Enter the Qatar Classic Squash Championship
After a two year absence, professional squash returned to Doha in 2001. Rebranded the Qatar Classic, Peter Nichol – now representing England – again reached back-to-back Doha Finals. This time, he captured the first two Qatar Classic titles over Australia’s David Palmer. England’s Lee Beachill and James Willstrop won the next two Qatar Classic titles, before Egypt began its outright Doha dominance.
In fact, since Ramy Ashour became the first Egyptian Doha champion at the 2006 Qatar Classic; the Arab nation has won 13 of the last 15 Doha titles, including three World Championships. Alexandria’s Mohamed Elshorbagy – the only 3-time Qatar Classic Champion – reached a record six consecutive finals on this court between 2012 and 2017. Most recently, Ali Farag won back-to-back Qatar Classic titles in 2018 and 2020. Unfortunately, the World #1 won’t be back in Doha this year to defend the title.
Professional Squash and COVID-19
Like every international sport, the recent global pandemic has created tremendous challenges for squash events worldwide. Due to COVID’s insidious spread, the 2019-20 season ended abruptly in March; immediately following Mohamed Elshorbagy’s victory at the 2020 Canary Wharf Classic.
Without fans, the sport launched its return six months later in Manchester – another Elshorbagy triumph. However, with global cases hitting a second surge, all events in the United Kingdom, United States and Asia were shuttered. The 2020-2021 season was in peril. At the time, as a U.S. resident, Andy Taylor made the difficult decision to suspend all international travel. Reluctantly, he stepped away from his role as emcee at the 2020 Qatar Classic.
Saviors.
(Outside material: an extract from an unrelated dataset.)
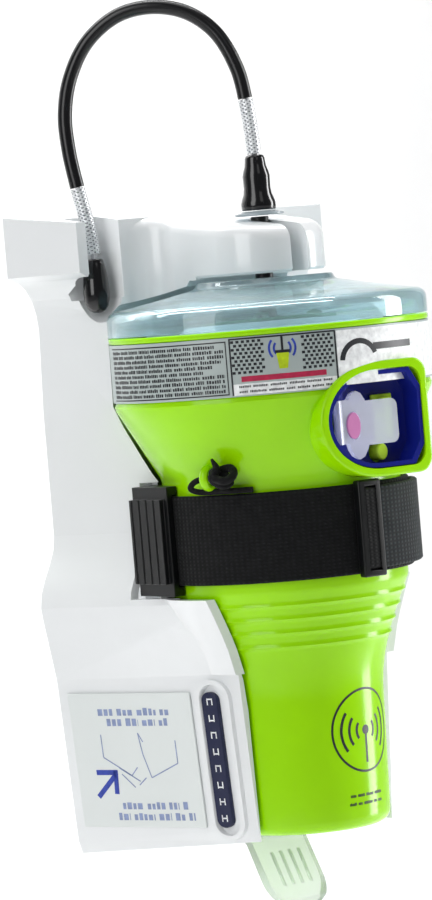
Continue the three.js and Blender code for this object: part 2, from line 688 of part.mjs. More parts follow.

The Qatar Squash Federation and CIB’s CEO Hussein Abaza of Egypt
Over the next 10-months, Qatar and Egypt were the only two nations to host PSA Platinum events. Without the U.S. Open. Hong Kong Open. New York’s Tournament of Champions. The Windy City Open. And British Open — The sport needed bold and determined intervention.
Cautiously, the QSF moved forward with the Qatar Classic, providing a COVID safe bubble for players and crew. Meanwhile, Egypt’s Hussein Abaza went above and beyond. Remarkably, CIB’s CEO spearheaded two PSA World Tour Finals, the Egyptian Open, two Black Ball Opens and El Gouna International. From September to June, he funded six expensive, top-tier PSA events for both the men’s and women’s tours. Egypt became the hub of the sport – a safe place to compete while vaccinations took hold; while the world recovered.
Thankfully, since July, much of the globe has slowly opened back up. Chicago hosted the World Championships. Hull welcomed the sport’s elite for the British Open. Last month, it was only fitting that the 2021-22 season began in front of the pyramids at Giza. True to form, Egyptian rivals Ali Farag and Mohamed Elshorbagy headlined the event; delivering an exceptional 5-game Final, where Farag lifted his 9th Platinum trophy.
A Sport Back on Track, thanks to human compassion and ingenuity
After September’s Egyptian Open, the U.S. swing was also a tremendous success. From San Francisco to the US Open’s immaculate new Arlen Specter US Squash Center in Philadelphia; fans responsibly returned, recently tested or fully vaccinated. All starved to once again see the best in the world compete inside the glass.
Now, squash returns to the Arab Gulf for the 17th Qatar Classic Squash Championship.
Thankfully, as global vaccinations continue their ascent, the new squash season is beginning to follow a familiar path. While the past 19-months have been dark, spotlighting the reality of human fragility; it has also been an epoch defined by compassion, resilience and hope. Squash, as a sport and lifestyle, embodies these traits.
When we choose to quiet the noise, steel our determination, and commit to selflessly work together toward collective good; ultimately toward survival — the darkness is no match for our blinding ingenuity.
No, the fight isn’t over. But we’ve hit some astonishing nicks, and continue to edge closer toward “match ball.”